Some contention is made that the redemption of this property by Albert A. Krierike inured to the benefit of his wife, Mary A. Krienke, that it does not appear that he was her agent, that she is not chargeable with any dereliction of duty on his part and that it follows that the redemption was complete insofar as her interest is concerned. Insofar as here appears, she owed the taxes just as much as he did and, aside from any other consideration, she cannot claim the benefit of his acts without assuming any burdens arising therefrom.
In one respect, the judgment appealed from is incomplete. While it provided that the sum of $225.28 deposited in court by the appellants should remain in the custody of the court pending final judgment, and while no question would arise in this regard in the event the appellants elect to redeem the property, no provision is made as to what shall be done with this money in the event they do not elect to so redeem.
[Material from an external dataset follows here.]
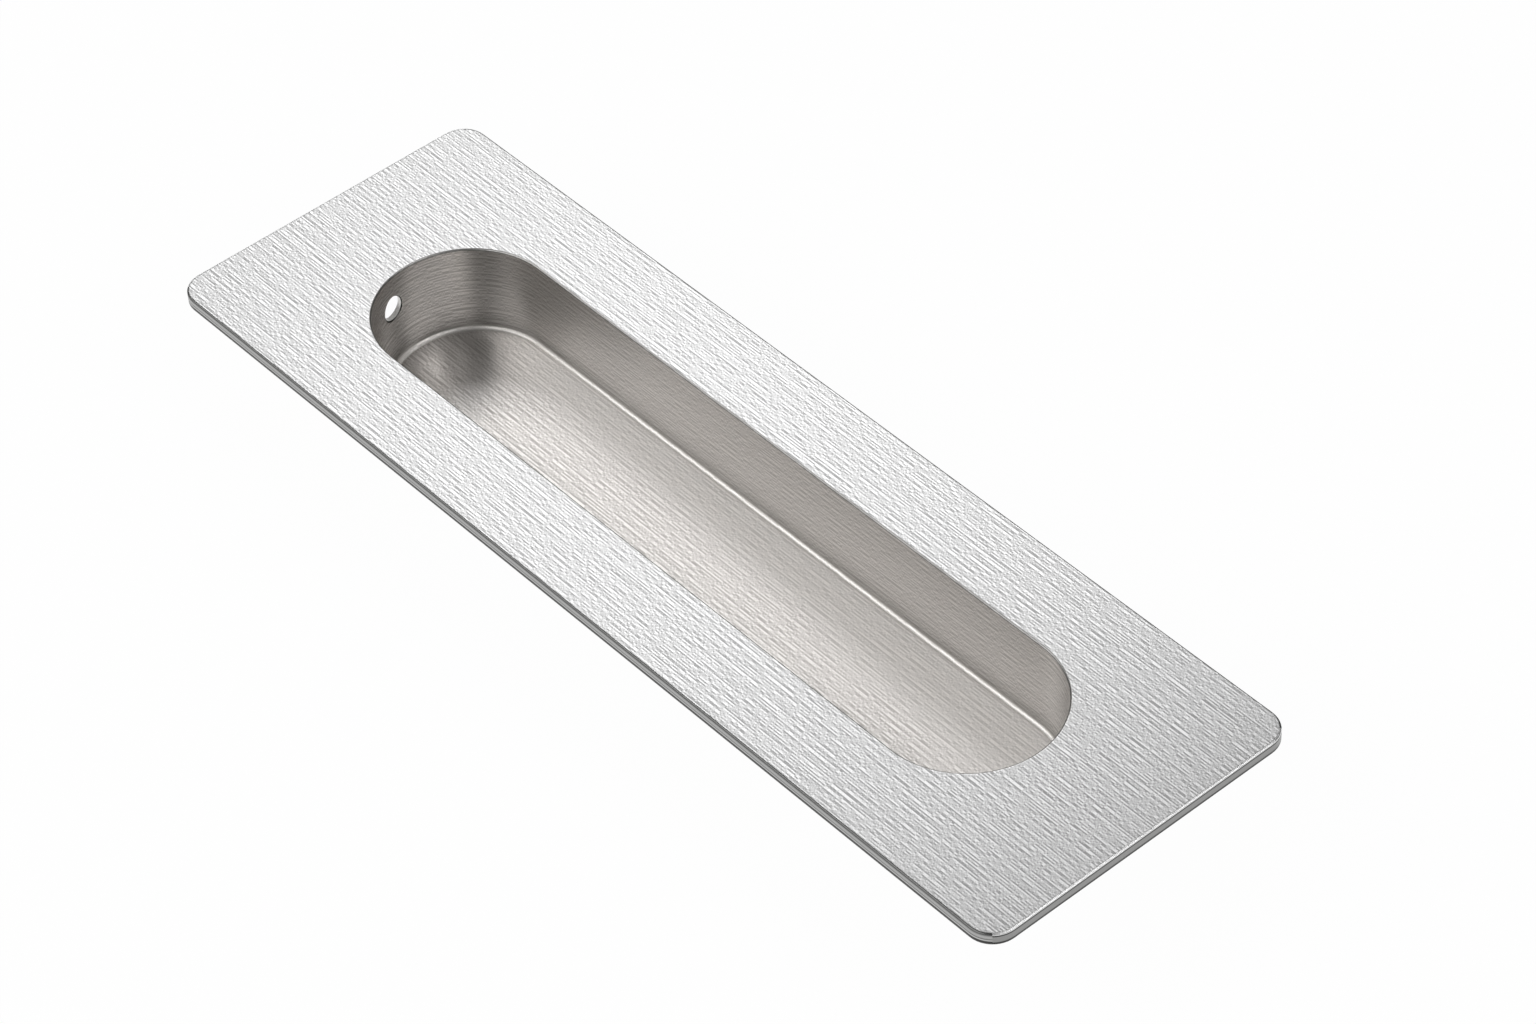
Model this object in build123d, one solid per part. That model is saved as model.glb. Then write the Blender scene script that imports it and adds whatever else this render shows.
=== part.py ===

It seems clear that in that event this money should be returned to them and the judgment should so provide. Paragraph 5 of the judgment,, as above quoted, is hereby modified by adding at the close thereof, the following: "The sum of $225.28 heretofore deposited in court by the plaintiffs to be then and in that event returned to them."
As so modified, the judgment is affirmed.
Marks, J., and Griffin, J., concurred.
A petition for a rehearing was denied June 26, 1945, and appellants' petition for a hearing by the Supreme Court was denied July 26, 1945.